§ STATED TASK: Copy out, unchanged, every line from the start of the records to the line that contains "return np.array(STEM_START) +", and stop there.

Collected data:
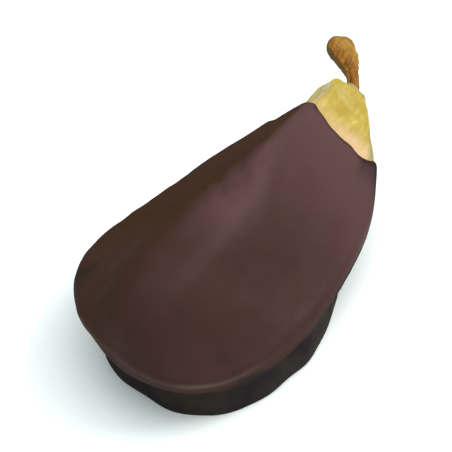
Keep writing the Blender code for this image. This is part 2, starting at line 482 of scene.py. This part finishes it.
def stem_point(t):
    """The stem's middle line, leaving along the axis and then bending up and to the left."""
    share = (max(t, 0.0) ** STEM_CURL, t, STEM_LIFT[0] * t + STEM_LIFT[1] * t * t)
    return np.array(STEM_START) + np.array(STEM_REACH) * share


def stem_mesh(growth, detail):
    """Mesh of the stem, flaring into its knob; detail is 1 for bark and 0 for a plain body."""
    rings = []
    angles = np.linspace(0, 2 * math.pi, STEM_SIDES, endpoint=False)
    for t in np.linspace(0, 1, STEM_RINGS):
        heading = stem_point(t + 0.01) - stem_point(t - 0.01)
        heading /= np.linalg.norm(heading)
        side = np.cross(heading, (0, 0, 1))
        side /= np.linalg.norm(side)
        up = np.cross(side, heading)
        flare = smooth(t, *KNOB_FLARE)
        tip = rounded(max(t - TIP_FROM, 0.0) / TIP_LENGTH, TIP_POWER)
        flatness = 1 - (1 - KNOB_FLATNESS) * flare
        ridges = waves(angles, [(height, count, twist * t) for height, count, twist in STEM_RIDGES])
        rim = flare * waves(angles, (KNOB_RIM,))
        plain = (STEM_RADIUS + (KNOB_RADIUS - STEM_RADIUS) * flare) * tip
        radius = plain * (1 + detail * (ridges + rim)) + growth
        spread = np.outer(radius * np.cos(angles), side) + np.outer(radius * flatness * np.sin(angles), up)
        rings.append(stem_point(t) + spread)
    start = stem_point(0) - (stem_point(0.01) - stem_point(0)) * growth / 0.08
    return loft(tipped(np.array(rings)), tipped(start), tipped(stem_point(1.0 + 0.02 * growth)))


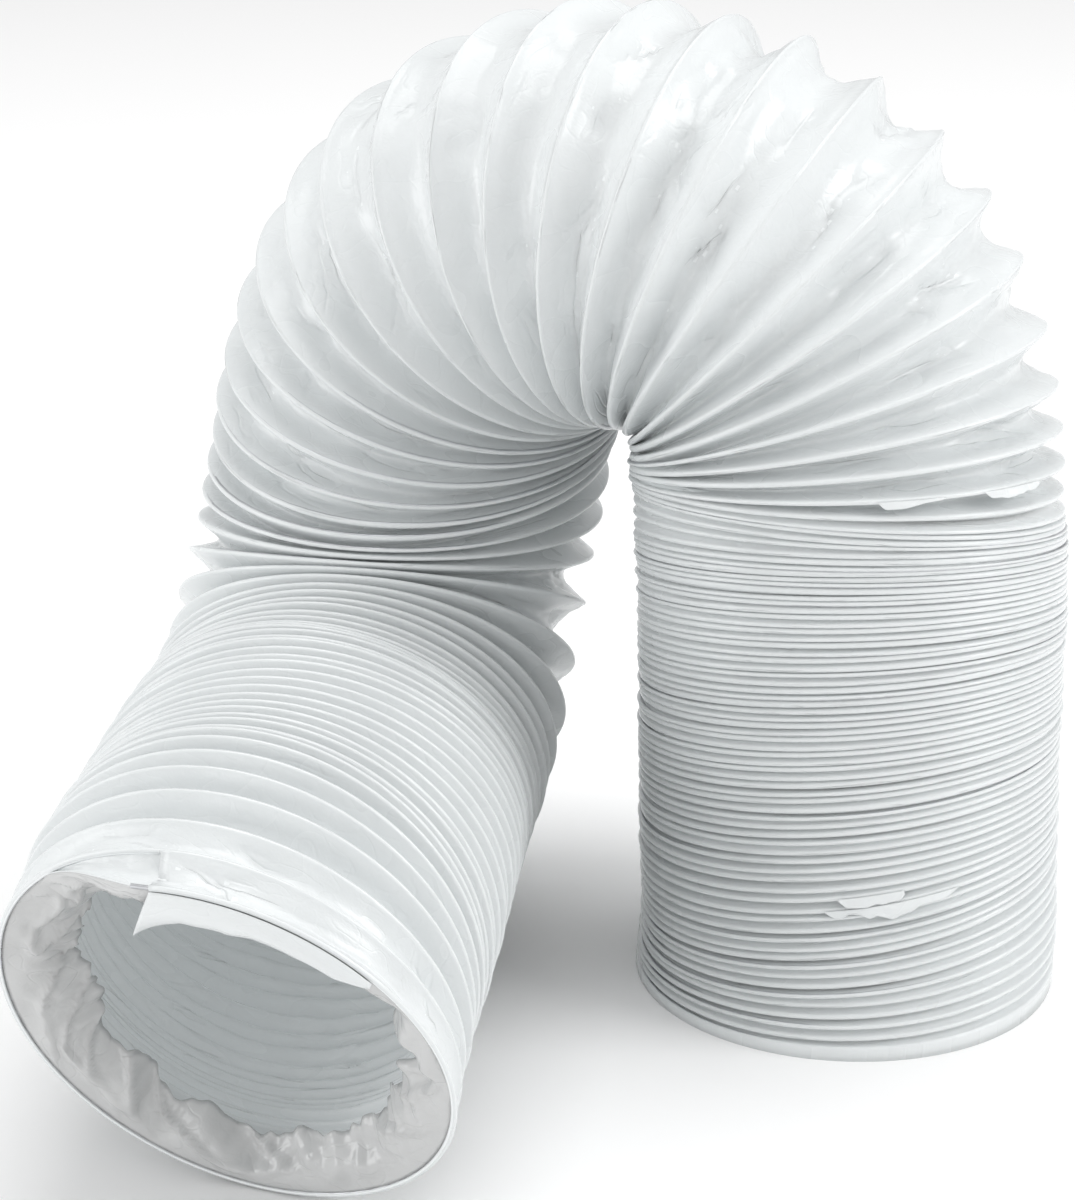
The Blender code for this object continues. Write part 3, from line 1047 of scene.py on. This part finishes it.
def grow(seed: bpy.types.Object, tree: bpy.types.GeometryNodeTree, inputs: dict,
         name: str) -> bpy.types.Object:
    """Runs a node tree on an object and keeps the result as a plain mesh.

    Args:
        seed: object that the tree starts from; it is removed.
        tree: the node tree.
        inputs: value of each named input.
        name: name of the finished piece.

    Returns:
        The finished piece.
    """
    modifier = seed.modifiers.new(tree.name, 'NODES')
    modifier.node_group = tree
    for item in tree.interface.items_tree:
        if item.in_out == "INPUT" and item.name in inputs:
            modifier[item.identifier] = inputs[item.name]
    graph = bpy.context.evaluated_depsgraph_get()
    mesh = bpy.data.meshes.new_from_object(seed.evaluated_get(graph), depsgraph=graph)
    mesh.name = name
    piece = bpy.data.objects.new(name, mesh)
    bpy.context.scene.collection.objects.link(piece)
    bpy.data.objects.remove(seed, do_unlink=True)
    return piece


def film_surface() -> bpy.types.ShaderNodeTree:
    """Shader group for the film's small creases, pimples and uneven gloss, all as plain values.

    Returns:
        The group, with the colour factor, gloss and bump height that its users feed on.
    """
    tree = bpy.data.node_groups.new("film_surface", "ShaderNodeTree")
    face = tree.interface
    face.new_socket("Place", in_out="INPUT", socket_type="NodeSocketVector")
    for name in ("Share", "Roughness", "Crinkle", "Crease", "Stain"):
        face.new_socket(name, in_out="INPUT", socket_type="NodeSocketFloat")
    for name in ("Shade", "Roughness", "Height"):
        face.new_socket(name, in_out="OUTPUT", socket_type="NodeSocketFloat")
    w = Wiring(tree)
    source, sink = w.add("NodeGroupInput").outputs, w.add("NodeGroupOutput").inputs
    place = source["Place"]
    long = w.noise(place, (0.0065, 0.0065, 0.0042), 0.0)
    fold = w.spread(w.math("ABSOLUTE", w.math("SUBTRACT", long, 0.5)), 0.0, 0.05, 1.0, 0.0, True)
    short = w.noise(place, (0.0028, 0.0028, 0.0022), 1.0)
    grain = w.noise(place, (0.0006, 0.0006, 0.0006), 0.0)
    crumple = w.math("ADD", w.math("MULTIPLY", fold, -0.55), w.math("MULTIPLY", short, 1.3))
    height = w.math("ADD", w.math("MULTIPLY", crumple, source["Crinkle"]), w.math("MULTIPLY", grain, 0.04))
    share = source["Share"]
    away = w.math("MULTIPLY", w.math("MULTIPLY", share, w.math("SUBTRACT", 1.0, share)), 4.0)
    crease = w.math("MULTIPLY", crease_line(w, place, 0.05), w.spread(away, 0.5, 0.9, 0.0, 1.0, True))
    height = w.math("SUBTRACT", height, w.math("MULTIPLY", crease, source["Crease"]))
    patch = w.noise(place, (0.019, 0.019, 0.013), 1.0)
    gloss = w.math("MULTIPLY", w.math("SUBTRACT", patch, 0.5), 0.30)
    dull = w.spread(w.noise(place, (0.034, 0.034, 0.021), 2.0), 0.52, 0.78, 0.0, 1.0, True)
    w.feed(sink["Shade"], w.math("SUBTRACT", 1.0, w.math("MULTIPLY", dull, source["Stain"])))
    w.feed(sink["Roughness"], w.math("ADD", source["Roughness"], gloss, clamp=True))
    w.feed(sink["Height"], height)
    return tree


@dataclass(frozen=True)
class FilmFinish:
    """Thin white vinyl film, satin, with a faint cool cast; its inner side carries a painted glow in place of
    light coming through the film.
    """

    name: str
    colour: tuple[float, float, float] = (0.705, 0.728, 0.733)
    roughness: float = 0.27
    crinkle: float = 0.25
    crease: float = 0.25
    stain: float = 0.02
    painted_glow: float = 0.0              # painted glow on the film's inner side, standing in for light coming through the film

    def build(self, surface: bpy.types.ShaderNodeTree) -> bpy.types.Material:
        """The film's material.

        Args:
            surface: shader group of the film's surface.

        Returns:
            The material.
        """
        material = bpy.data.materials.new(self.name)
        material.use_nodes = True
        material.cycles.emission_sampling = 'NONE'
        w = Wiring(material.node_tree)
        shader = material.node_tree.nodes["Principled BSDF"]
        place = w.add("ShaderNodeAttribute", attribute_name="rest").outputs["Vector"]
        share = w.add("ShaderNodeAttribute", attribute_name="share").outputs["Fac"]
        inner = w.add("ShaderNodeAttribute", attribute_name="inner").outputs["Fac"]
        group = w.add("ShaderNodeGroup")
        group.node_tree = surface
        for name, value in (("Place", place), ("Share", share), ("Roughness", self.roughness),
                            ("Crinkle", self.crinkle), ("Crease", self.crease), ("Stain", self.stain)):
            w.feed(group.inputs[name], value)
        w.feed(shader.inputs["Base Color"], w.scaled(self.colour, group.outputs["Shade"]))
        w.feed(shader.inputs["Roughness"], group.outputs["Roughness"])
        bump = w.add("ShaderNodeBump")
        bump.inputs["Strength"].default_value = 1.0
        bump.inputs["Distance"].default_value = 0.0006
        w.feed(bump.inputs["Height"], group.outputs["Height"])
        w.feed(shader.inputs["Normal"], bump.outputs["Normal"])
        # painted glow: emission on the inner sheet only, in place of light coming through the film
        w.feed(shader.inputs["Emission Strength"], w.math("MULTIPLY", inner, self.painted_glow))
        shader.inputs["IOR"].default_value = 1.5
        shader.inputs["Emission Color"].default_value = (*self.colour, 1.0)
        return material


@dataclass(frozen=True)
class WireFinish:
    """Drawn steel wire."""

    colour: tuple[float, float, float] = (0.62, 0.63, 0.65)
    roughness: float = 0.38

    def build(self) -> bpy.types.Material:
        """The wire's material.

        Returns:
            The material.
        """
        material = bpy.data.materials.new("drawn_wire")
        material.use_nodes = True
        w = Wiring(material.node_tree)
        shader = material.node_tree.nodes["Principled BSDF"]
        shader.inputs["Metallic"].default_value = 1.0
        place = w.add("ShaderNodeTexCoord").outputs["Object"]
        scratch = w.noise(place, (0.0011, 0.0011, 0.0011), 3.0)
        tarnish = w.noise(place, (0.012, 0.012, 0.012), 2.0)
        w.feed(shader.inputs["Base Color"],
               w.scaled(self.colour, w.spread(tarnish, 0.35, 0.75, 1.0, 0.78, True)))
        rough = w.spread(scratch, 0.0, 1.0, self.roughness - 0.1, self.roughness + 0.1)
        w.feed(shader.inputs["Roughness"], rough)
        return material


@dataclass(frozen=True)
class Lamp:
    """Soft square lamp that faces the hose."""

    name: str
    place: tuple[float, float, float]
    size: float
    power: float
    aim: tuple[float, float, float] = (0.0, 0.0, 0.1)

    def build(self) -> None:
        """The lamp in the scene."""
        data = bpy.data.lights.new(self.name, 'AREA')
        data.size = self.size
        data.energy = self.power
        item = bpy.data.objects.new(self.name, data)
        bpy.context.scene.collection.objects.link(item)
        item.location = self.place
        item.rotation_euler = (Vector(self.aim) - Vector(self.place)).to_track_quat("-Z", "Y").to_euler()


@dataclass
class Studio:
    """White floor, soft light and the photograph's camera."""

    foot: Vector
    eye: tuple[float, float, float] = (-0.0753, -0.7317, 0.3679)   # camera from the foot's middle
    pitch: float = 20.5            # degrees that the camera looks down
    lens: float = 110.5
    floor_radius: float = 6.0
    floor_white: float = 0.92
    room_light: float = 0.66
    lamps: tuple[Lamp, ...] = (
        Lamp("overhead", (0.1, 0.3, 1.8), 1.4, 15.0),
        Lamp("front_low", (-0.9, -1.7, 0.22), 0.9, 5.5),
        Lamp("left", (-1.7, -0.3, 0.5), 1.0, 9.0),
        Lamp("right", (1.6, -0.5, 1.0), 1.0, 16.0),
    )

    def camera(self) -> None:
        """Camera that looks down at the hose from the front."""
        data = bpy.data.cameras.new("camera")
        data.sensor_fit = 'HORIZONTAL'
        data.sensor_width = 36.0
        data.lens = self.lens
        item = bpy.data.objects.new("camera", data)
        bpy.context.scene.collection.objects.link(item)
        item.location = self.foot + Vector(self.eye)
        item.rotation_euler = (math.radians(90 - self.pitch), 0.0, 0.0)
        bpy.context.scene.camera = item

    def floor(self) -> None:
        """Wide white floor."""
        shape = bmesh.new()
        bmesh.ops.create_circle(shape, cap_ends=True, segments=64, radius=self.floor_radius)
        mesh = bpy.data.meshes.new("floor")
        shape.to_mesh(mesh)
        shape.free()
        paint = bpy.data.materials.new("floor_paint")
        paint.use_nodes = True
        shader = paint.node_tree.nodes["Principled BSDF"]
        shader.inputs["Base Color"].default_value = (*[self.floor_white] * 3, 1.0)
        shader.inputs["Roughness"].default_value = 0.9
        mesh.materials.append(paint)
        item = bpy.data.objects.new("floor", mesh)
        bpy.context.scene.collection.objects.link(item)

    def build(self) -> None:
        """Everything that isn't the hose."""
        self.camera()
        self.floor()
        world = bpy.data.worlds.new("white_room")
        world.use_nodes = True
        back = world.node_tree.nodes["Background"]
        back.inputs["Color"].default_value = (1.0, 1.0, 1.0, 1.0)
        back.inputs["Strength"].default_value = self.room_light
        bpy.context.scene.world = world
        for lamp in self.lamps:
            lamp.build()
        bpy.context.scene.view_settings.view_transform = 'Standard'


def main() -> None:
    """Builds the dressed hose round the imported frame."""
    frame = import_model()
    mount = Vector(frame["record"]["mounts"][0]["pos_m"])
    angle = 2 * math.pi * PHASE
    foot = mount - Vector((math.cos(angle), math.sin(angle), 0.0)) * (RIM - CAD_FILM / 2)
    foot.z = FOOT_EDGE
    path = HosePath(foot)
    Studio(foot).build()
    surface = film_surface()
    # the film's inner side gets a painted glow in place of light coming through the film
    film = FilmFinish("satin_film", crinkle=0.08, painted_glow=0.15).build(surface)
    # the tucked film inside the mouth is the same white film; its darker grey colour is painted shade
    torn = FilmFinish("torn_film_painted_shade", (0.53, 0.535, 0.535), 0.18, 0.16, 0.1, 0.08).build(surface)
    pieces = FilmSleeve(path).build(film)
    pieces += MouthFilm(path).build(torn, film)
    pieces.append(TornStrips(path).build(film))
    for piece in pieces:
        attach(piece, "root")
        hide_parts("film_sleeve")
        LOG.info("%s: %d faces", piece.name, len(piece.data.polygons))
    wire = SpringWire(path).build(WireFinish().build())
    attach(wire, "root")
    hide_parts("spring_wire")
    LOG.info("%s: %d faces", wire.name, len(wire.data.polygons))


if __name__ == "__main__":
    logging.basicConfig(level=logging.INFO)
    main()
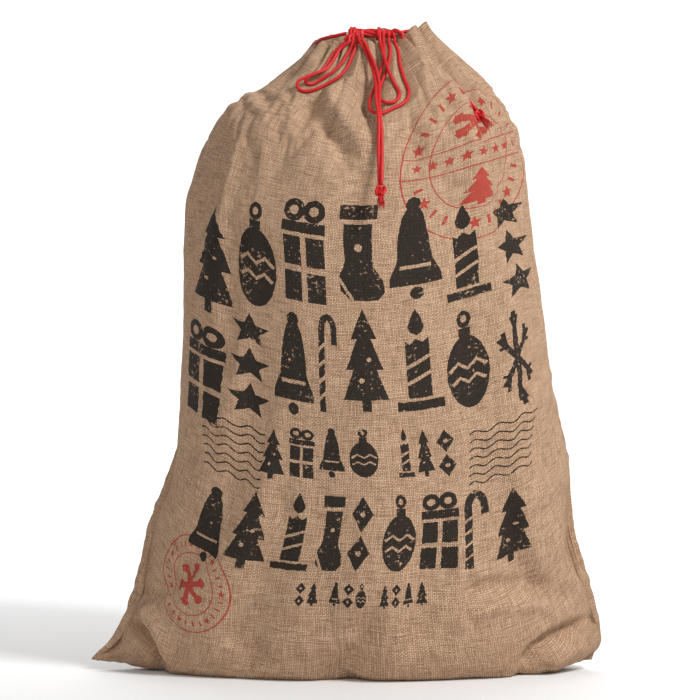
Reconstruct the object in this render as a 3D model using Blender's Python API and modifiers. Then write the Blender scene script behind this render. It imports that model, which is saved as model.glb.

§ REPLY:
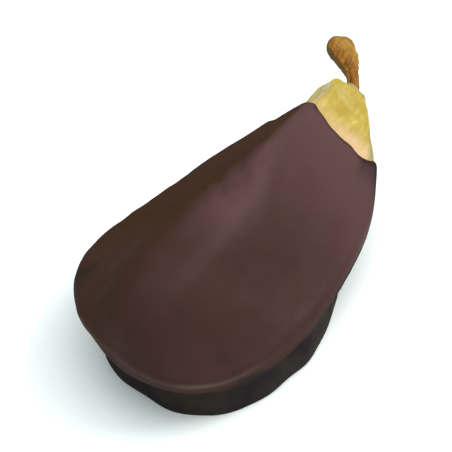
Keep writing the Blender code for this image. This is part 2, starting at line 482 of scene.py. This part finishes it.
def stem_point(t):
    """The stem's middle line, leaving along the axis and then bending up and to the left."""
    share = (max(t, 0.0) ** STEM_CURL, t, STEM_LIFT[0] * t + STEM_LIFT[1] * t * t)
    return np.array(STEM_START) + np.array(STEM_REACH) * share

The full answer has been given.